WHAT TO PRODUCE
Will you return, word for word, only the lines from the top of the data below down to and including the one with "calls for building"?

==============================

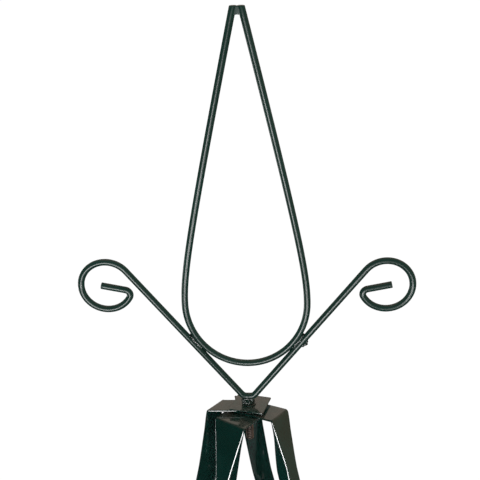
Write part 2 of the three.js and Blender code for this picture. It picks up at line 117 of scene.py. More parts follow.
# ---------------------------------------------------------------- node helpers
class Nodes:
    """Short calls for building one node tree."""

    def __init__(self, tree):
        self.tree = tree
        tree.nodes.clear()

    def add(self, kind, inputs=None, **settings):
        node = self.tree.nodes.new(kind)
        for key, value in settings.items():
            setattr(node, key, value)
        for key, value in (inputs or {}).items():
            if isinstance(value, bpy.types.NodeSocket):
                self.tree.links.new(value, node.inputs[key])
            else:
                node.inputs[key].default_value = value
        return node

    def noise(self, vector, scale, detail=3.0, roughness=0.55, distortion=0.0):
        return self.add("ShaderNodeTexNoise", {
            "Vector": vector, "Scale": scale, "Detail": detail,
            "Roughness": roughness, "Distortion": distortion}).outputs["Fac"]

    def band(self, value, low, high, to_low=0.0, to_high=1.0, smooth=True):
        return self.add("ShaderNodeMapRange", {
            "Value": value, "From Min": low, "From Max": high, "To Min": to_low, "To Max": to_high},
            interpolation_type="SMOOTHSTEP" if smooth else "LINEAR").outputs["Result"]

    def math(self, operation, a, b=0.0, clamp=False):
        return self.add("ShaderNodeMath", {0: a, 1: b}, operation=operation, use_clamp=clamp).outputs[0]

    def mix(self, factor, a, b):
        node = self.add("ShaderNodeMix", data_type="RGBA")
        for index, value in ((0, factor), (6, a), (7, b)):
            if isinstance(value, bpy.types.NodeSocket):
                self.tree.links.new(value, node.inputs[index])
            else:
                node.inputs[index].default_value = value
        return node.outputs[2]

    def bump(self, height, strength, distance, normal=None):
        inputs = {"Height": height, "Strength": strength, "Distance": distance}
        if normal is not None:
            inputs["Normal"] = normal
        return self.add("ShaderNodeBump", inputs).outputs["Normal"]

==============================

SOLUTION
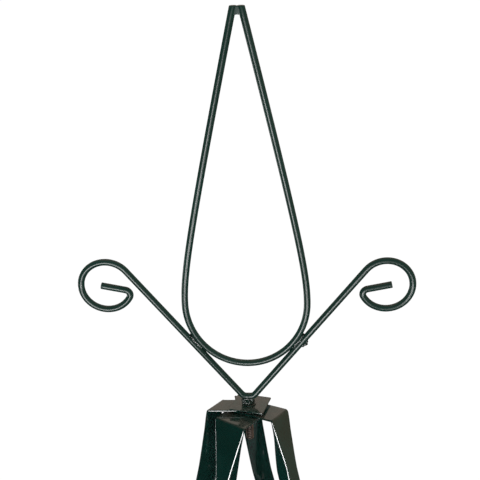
Write part 2 of the three.js and Blender code for this picture. It picks up at line 117 of scene.py. More parts follow.
# ---------------------------------------------------------------- node helpers
class Nodes:
    """Short calls for building one node tree."""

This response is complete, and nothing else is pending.